### DIRECTIONS FOR THIS TASK
Please give the data below again in full, exactly as it stands.

— Start DATA BLOCK —

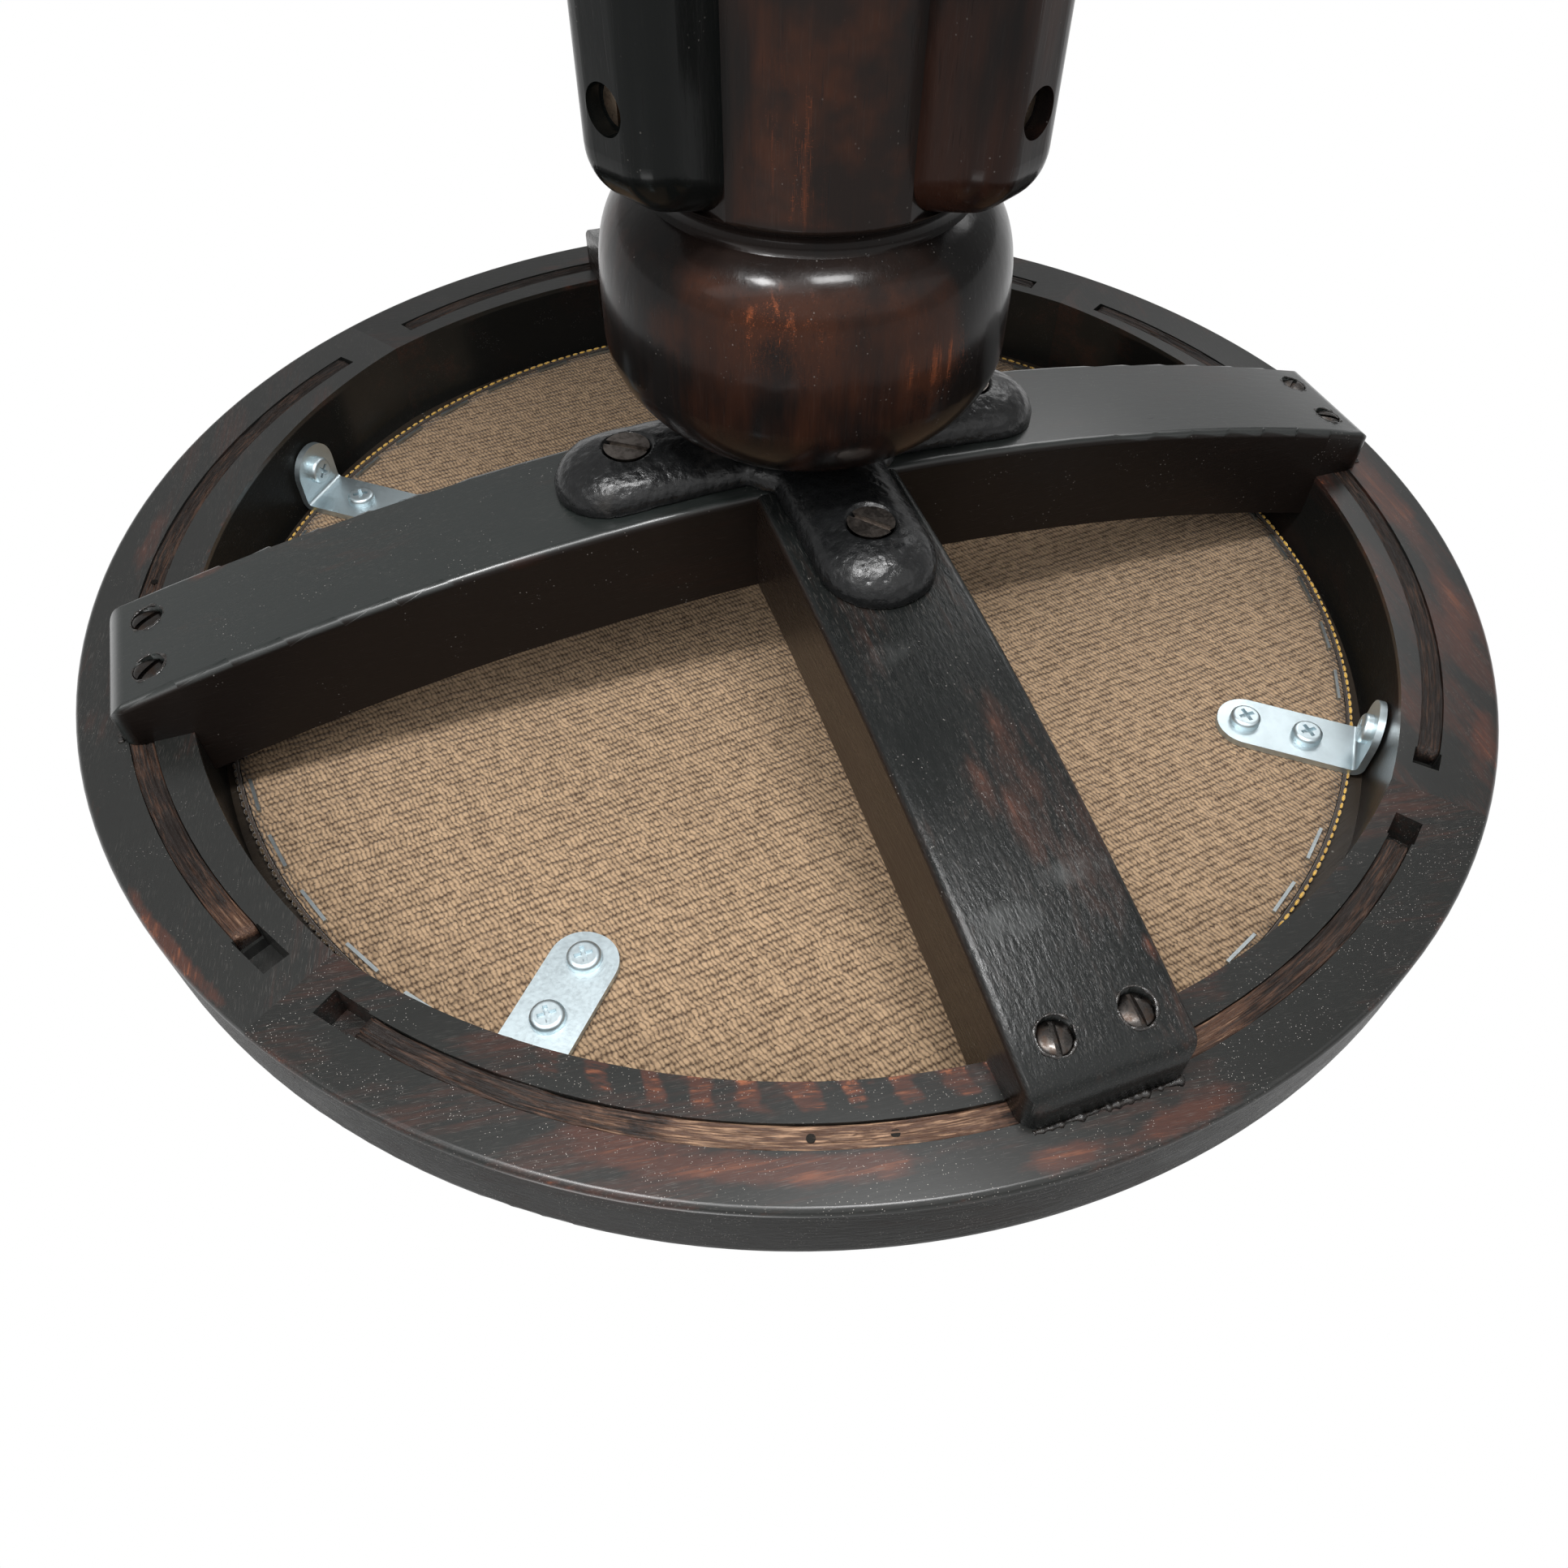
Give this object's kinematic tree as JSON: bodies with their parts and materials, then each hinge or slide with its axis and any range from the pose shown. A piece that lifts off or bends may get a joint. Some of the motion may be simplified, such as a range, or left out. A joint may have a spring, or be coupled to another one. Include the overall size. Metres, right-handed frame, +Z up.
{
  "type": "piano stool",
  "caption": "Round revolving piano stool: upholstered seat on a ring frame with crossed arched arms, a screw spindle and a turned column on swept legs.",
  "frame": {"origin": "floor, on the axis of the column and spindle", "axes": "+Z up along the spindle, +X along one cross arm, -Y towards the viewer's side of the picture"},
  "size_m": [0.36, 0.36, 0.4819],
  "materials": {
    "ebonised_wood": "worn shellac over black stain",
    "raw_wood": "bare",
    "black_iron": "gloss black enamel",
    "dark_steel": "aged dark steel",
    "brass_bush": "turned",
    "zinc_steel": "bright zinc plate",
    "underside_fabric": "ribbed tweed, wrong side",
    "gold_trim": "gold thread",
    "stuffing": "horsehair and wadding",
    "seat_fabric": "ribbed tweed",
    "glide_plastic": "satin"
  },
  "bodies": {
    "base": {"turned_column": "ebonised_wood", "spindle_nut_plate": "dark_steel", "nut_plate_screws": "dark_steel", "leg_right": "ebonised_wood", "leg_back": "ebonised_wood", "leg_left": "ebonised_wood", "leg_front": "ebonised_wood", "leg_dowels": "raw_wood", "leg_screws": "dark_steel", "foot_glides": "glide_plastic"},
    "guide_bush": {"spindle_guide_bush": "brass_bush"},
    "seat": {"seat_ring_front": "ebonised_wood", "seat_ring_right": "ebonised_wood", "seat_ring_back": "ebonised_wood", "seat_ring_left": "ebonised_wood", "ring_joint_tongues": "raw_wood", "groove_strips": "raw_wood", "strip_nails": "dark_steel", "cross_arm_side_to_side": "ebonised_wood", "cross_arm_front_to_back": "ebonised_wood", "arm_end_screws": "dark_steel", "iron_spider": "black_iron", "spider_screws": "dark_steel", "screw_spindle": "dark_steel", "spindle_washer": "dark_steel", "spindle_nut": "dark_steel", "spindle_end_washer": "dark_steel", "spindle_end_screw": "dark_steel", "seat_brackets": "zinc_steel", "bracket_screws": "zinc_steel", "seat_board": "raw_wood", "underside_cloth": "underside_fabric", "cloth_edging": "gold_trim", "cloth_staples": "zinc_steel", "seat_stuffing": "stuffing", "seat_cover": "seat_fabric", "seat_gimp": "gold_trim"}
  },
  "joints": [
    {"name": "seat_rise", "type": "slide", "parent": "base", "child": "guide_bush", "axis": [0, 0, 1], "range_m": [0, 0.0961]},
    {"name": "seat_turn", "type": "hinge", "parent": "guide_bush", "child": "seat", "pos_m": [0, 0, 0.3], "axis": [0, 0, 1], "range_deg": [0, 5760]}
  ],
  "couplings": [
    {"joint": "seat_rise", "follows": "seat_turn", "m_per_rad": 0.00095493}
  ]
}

— End DATA BLOCK —

### SOLUTION
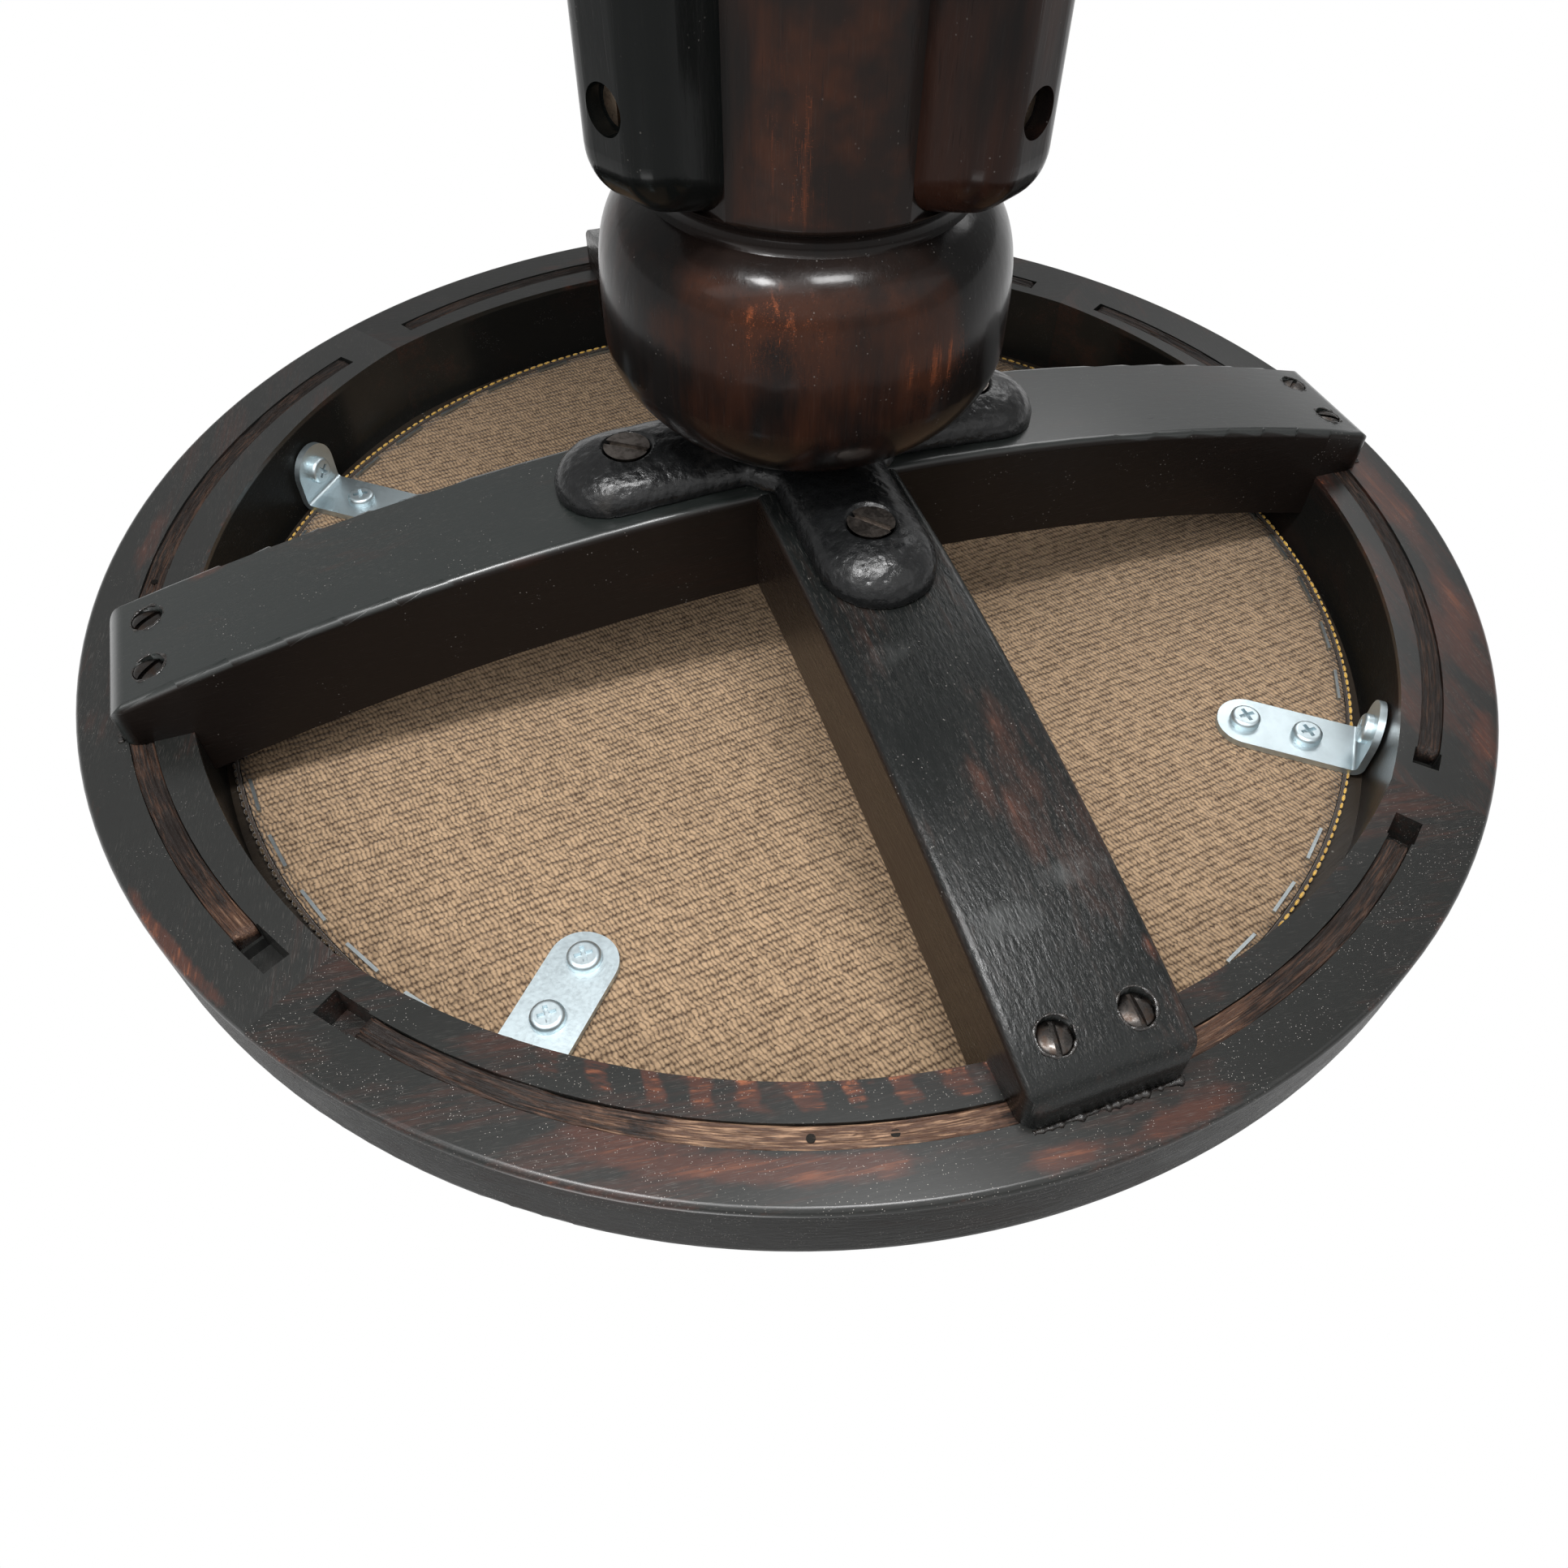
Give this object's kinematic tree as JSON: bodies with their parts and materials, then each hinge or slide with its axis and any range from the pose shown. A piece that lifts off or bends may get a joint. Some of the motion may be simplified, such as a range, or left out. A joint may have a spring, or be coupled to another one. Include the overall size. Metres, right-handed frame, +Z up.
{
  "type": "piano stool",
  "caption": "Round revolving piano stool: upholstered seat on a ring frame with crossed arched arms, a screw spindle and a turned column on swept legs.",
  "frame": {"origin": "floor, on the axis of the column and spindle", "axes": "+Z up along the spindle, +X along one cross arm, -Y towards the viewer's side of the picture"},
  "size_m": [0.36, 0.36, 0.4819],
  "materials": {
    "ebonised_wood": "worn shellac over black stain",
    "raw_wood": "bare",
    "black_iron": "gloss black enamel",
    "dark_steel": "aged dark steel",
    "brass_bush": "turned",
    "zinc_steel": "bright zinc plate",
    "underside_fabric": "ribbed tweed, wrong side",
    "gold_trim": "gold thread",
    "stuffing": "horsehair and wadding",
    "seat_fabric": "ribbed tweed",
    "glide_plastic": "satin"
  },
  "bodies": {
    "base": {"turned_column": "ebonised_wood", "spindle_nut_plate": "dark_steel", "nut_plate_screws": "dark_steel", "leg_right": "ebonised_wood", "leg_back": "ebonised_wood", "leg_left": "ebonised_wood", "leg_front": "ebonised_wood", "leg_dowels": "raw_wood", "leg_screws": "dark_steel", "foot_glides": "glide_plastic"},
    "guide_bush": {"spindle_guide_bush": "brass_bush"},
    "seat": {"seat_ring_front": "ebonised_wood", "seat_ring_right": "ebonised_wood", "seat_ring_back": "ebonised_wood", "seat_ring_left": "ebonised_wood", "ring_joint_tongues": "raw_wood", "groove_strips": "raw_wood", "strip_nails": "dark_steel", "cross_arm_side_to_side": "ebonised_wood", "cross_arm_front_to_back": "ebonised_wood", "arm_end_screws": "dark_steel", "iron_spider": "black_iron", "spider_screws": "dark_steel", "screw_spindle": "dark_steel", "spindle_washer": "dark_steel", "spindle_nut": "dark_steel", "spindle_end_washer": "dark_steel", "spindle_end_screw": "dark_steel", "seat_brackets": "zinc_steel", "bracket_screws": "zinc_steel", "seat_board": "raw_wood", "underside_cloth": "underside_fabric", "cloth_edging": "gold_trim", "cloth_staples": "zinc_steel", "seat_stuffing": "stuffing", "seat_cover": "seat_fabric", "seat_gimp": "gold_trim"}
  },
  "joints": [
    {"name": "seat_rise", "type": "slide", "parent": "base", "child": "guide_bush", "axis": [0, 0, 1], "range_m": [0, 0.0961]},
    {"name": "seat_turn", "type": "hinge", "parent": "guide_bush", "child": "seat", "pos_m": [0, 0, 0.3], "axis": [0, 0, 1], "range_deg": [0, 5760]}
  ],
  "couplings": [
    {"joint": "seat_rise", "follows": "seat_turn", "m_per_rad": 0.00095493}
  ]
}